EXERCISE INSTRUCTIONS
Search the material below for the string "body" and list each line that holds it.
____________________
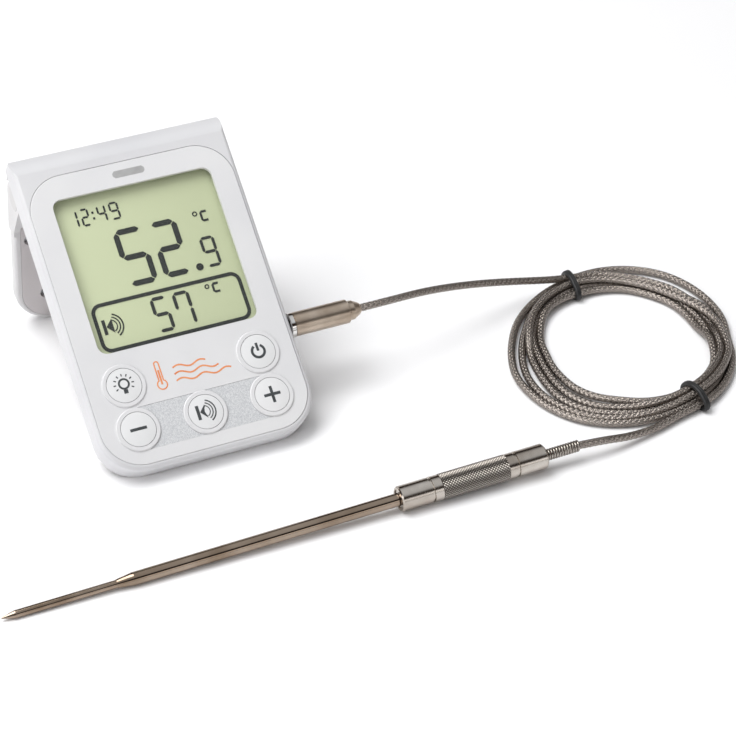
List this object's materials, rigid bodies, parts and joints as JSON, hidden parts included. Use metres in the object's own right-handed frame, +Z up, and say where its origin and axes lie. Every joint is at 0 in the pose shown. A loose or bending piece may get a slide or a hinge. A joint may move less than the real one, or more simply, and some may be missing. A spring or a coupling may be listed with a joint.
{
  "type": "meat thermometer",
  "caption": "Digital roasting thermometer: leaning display unit on a fold-out rear stand, round keys, and a needle probe with knurled handle on a coiled braided steel lead.",
  "frame": {"origin": "middle of the flat foot under the housing, on the table", "axes": "+X to the right across the face and along the plug, +Y away from the viewer, +Z up"},
  "size_m": [0.2567, 0.1433, 0.0675],
  "materials": {
    "housing_white": "moulded white ABS, semi-gloss",
    "face_white": "glossy white inlay",
    "button_white": "satin white caps with black printed signs",
    "band_silver": "silver-grey sparkle paint",
    "window_clear": "clear acrylic pane",
    "lcd_green": "yellow-green reflective LCD",
    "guide_frosted": "frosted acrylic",
    "inner_plastic": "unpainted moulding",
    "black_rubber": "matte black",
    "keypad_silicone": "translucent grey silicone",
    "board_green": "solder-masked fibreglass",
    "black_plastic": "matte black moulding",
    "rear_white": "fine-textured white ABS",
    "screw_steel": "zinc-plated",
    "cell_wrap": "printed wrap",
    "contact_nickel": "nickel-plated spring steel",
    "magnet_nickel": "nickel-plated magnet",
    "lamp_yellow": "LED encapsulant",
    "plug_chrome": "bright nickel",
    "plug_satin": "satin nickel, warm tint",
    "braid_steel": "braided stainless wire",
    "probe_steel": "ground stainless steel",
    "handle_steel": "turned and knurled stainless steel",
    "sensor_epoxy": "epoxy bead",
    "wire_jacket": "glass-fibre sleeve"
  },
  "bodies": {
    "housing": {"front_housing": "housing_white", "face_plate": "face_white", "control_band": "band_silver", "display_window": "window_clear", "lcd_panel": "lcd_green", "light_guide": "guide_frosted", "lcd_frame": "inner_plastic", "lcd_connector_strip": "black_rubber", "circuit_board": "board_green", "keypad_mat": "keypad_silicone", "backlight_lamp": "lamp_yellow", "processor": "black_plastic", "buzzer": "black_plastic", "probe_socket": "black_plastic", "rear_housing": "rear_white", "housing_screws": "screw_steel", "batteries": "cell_wrap", "contact_plates": "contact_nickel", "contact_springs": "contact_nickel"},
    "stand_flap": {"stand": "housing_white", "stand_liner": "rear_white", "stand_screws": "screw_steel", "stand_magnets": "magnet_nickel", "hinge_pins": "screw_steel", "hinge_caps": "housing_white"},
    "cover": {"battery_cover": "rear_white"},
    "probe_and_lead": {"plug_tip": "plug_chrome", "plug_insulator": "black_plastic", "plug_shank": "plug_chrome", "plug_collar": "plug_chrome", "plug_sleeve": "plug_satin", "plug_cone": "plug_satin", "lead_to_plug": "braid_steel", "lead_to_probe": "braid_steel", "lead_coil": "braid_steel", "coil_tie_back": "black_rubber", "coil_tie_front": "black_rubber", "needle_tube": "probe_steel", "probe_shaft": "probe_steel", "probe_handle": "handle_steel", "handle_bush": "handle_steel", "handle_end_plug": "handle_steel", "cable_spring": "handle_steel", "temperature_sensor": "sensor_epoxy", "sensor_wires": "wire_jacket"},
    "light_key": {"light_button": "button_white"},
    "power_key": {"power_button": "button_white"},
    "minus_key": {"minus_button": "button_white"},
    "alarm_key": {"alarm_button": "button_white"},
    "plus_key": {"plus_button": "button_white"}
  },
  "joints": [
    {"name": "stand_hinge", "type": "hinge", "parent": "housing", "child": "stand_flap", "pos_m": [0, 0.06758, 0.05368], "axis": [-1, 0, 0], "range_deg": [0, 61.8]},
    {"name": "battery_cover_slide", "type": "slide", "parent": "housing", "child": "cover", "axis": [-1, 0, 0], "range_m": [0, 0.012]},
    {"name": "plug_slide", "type": "slide", "parent": "housing", "child": "probe_and_lead", "axis": [1, 0, 0], "range_m": [0, 0.013]},
    {"name": "light_press", "type": "slide", "parent": "housing", "child": "light_key", "axis": [0, 0.6157, -0.788], "range_m": [0, 0.0008], "stiffness_N_per_m": 1200, "springref_m": -0.0002},
    {"name": "power_press", "type": "slide", "parent": "housing", "child": "power_key", "axis": [0, 0.6157, -0.788], "range_m": [0, 0.0008], "stiffness_N_per_m": 1200, "springref_m": -0.0002},
    {"name": "minus_press", "type": "slide", "parent": "housing", "child": "minus_key", "axis": [0, 0.6157, -0.788], "range_m": [0, 0.0008], "stiffness_N_per_m": 1200, "springref_m": -0.0002},
    {"name": "alarm_press", "type": "slide", "parent": "housing", "child": "alarm_key", "axis": [0, 0.6157, -0.788], "range_m": [0, 0.0008], "stiffness_N_per_m": 1200, "springref_m": -0.0002},
    {"name": "plus_press", "type": "slide", "parent": "housing", "child": "plus_key", "axis": [0, 0.6157, -0.788], "range_m": [0, 0.0008], "stiffness_N_per_m": 1200, "springref_m": -0.0002}
  ]
}
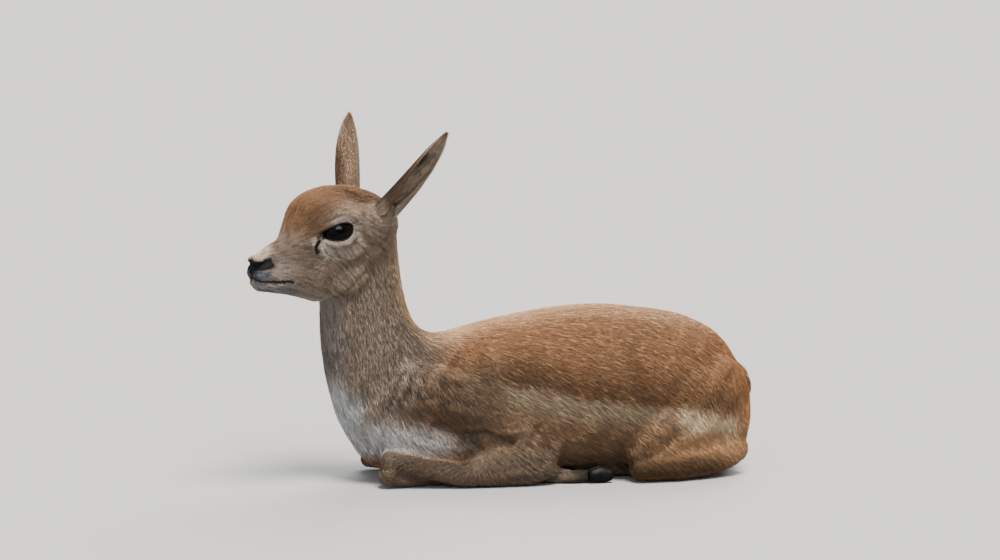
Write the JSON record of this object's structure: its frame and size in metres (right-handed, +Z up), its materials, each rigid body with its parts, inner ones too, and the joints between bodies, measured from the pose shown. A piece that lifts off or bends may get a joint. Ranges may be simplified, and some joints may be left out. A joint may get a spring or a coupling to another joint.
{
  "type": "blackbuck fawn",
  "caption": "Life-size still model of a young hornless blackbuck lying with folded legs, head raised and turned a little to its left",
  "frame": {"origin": "on the floor under the middle of the belly, at the flat that the body rests on", "axes": "+Z up; the animal faces -X, so the tail is toward +X; its left side is toward -Y"},
  "size_m": [0.5652, 0.202, 0.3856],
  "materials": {
    "back_coat": "short flat orange-brown fur",
    "neck_coat": "short grey-tan fur, white on the chest and chin",
    "leg_coat": "short golden-brown fur",
    "hoof": "dark grey horn, satin",
    "eye": "wet, near black"
  },
  "bodies": {
    "root": {"torso": "back_coat", "neck": "neck_coat", "head": "neck_coat", "left_ear": "neck_coat", "right_ear": "neck_coat", "left_eye": "eye", "right_eye": "eye", "tail": "back_coat", "left_upper_arm": "leg_coat", "right_upper_arm": "leg_coat", "left_forearm": "leg_coat", "right_forearm": "leg_coat", "left_fore_cannon": "leg_coat", "right_fore_cannon": "leg_coat", "left_fore_hoof": "hoof", "right_fore_hoof": "hoof", "left_thigh": "leg_coat", "right_thigh": "leg_coat", "left_shank": "leg_coat", "right_shank": "leg_coat", "left_hind_cannon": "leg_coat", "right_hind_cannon": "leg_coat", "left_hind_hoof": "hoof", "right_hind_hoof": "hoof"}
  },
  "joints": []
}
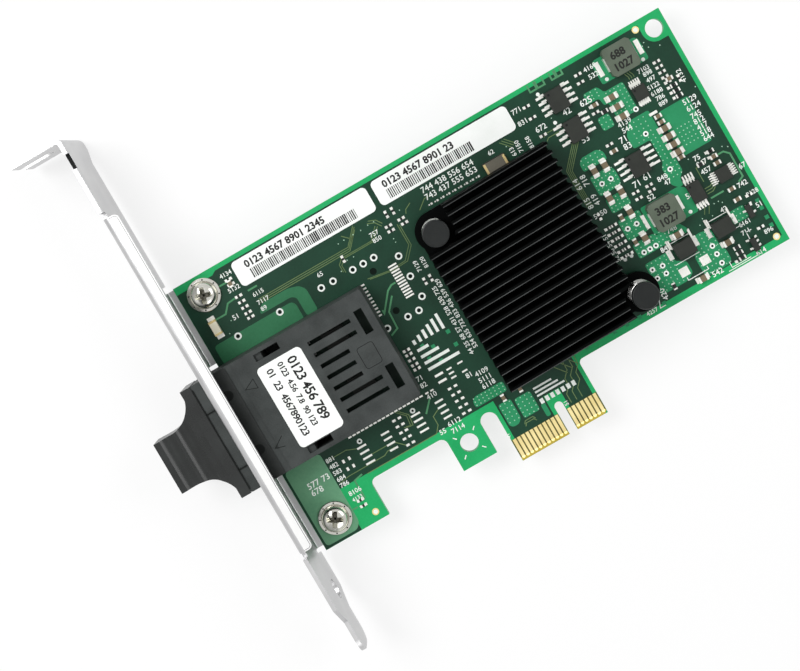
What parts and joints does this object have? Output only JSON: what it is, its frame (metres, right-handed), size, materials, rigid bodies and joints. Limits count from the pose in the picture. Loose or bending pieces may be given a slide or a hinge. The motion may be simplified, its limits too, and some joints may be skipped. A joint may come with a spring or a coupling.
{
  "type": "network interface card",
  "caption": "Short plug-in network card with an optical transceiver behind a full-height slot bracket and a finned heat sink held by spring-loaded push pins.",
  "frame": {"origin": "middle of the card edge's key notch, on the contact edge, on the board's solder face", "axes": "+X along the board away from the slot bracket, +Y from the contact edge to the board's top edge, +Z out of the component side"},
  "size_m": [0.1332, 0.12, 0.0216],
  "materials": {
    "board_green": "satin solder mask on glass-fibre laminate",
    "contact_gold": "gold-plated copper, polished",
    "bracket_steel": "bright nickel-plated sheet steel",
    "screw_steel": "bright zinc-plated steel",
    "module_black": "fine-grained moulded plastic",
    "inner_green": "satin solder mask",
    "chip_black": "moulded epoxy",
    "pin_tin": "bright tin plate",
    "optic_steel": "turned stainless steel",
    "plug_rubber": "soft moulded rubber",
    "label_paper": "coated label stock",
    "sink_aluminium": "black-anodised extrusion",
    "pad_grey": "soft filled silicone",
    "pin_black": "moulded nylon",
    "spring_steel": "drawn spring wire",
    "crystal_ceramic": "fired ceramic",
    "crystal_metal": "seam-welded lid",
    "lamp_clear": "clear moulded epoxy",
    "coil_grey": "pressed iron powder, coated",
    "ceramic_tan": "fired ceramic",
    "end_tin": "tin-plated ends",
    "resistor_dark": "glazed film on ceramic"
  },
  "bodies": {
    "root": {"circuit_board": "board_green", "edge_contacts": "contact_gold", "io_bracket": "bracket_steel", "bracket_screws": "screw_steel", "transceiver_housing": "module_black", "transceiver_base": "module_black", "transceiver_board": "inner_green", "transceiver_chips": "chip_black", "transceiver_pins": "pin_tin", "transmitter_optic": "optic_steel", "receiver_optic": "optic_steel", "dust_plug": "plug_rubber", "heat_sink": "sink_aluminium", "controller_chip": "chip_black", "thermal_pad": "pad_grey", "push_pins": "pin_black", "push_pin_springs": "spring_steel", "link_lamp": "lamp_clear", "upper_coil": "coil_grey", "lower_coil": "coil_grey", "coil_feet": "pin_tin", "crystal_base": "crystal_ceramic", "crystal_lid": "crystal_metal", "address_label": "label_paper", "serial_label": "label_paper", "transceiver_label": "label_paper", "capacitor_bodies": "ceramic_tan", "capacitor_ends": "end_tin", "resistor_bodies": "resistor_dark", "resistor_ends": "end_tin", "upper_switch": "chip_black", "upper_switch_leads": "pin_tin", "middle_switch": "chip_black", "middle_switch_leads": "pin_tin", "memory_chip": "chip_black", "memory_chip_leads": "pin_tin", "upper_driver": "chip_black", "upper_driver_leads": "pin_tin", "lower_driver": "chip_black", "lower_driver_leads": "pin_tin", "sense_chip": "chip_black", "sense_chip_leads": "pin_tin", "left_diode": "chip_black", "left_diode_leads": "pin_tin", "right_diode": "chip_black", "right_diode_leads": "pin_tin", "transistor": "chip_black", "transistor_leads": "pin_tin", "monitor_chip": "chip_black", "monitor_chip_leads": "pin_tin"}
  },
  "joints": []
}
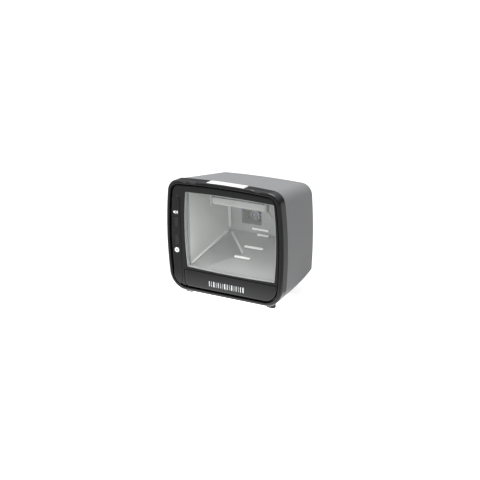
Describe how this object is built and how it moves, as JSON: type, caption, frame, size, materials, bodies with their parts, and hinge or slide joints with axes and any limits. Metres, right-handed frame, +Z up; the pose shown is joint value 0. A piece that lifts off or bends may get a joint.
____________________
TASK OUTPUT
Write the JSON record of this object's structure: its frame and size in metres (right-handed, +Z up), its materials, each rigid body with its parts, inner ones too, and the joints between bodies, measured from the pose shown. A piece that lifts off or bends may get a joint. Ranges may be simplified, and some joints may be left out. A joint may get a spring or a coupling to another joint.
  "frame": {"origin": "on the floor under the middle of the belly, at the flat that the body rests on", "axes": "+Z up; the animal faces -X, so the tail is toward +X; its left side is toward -Y"},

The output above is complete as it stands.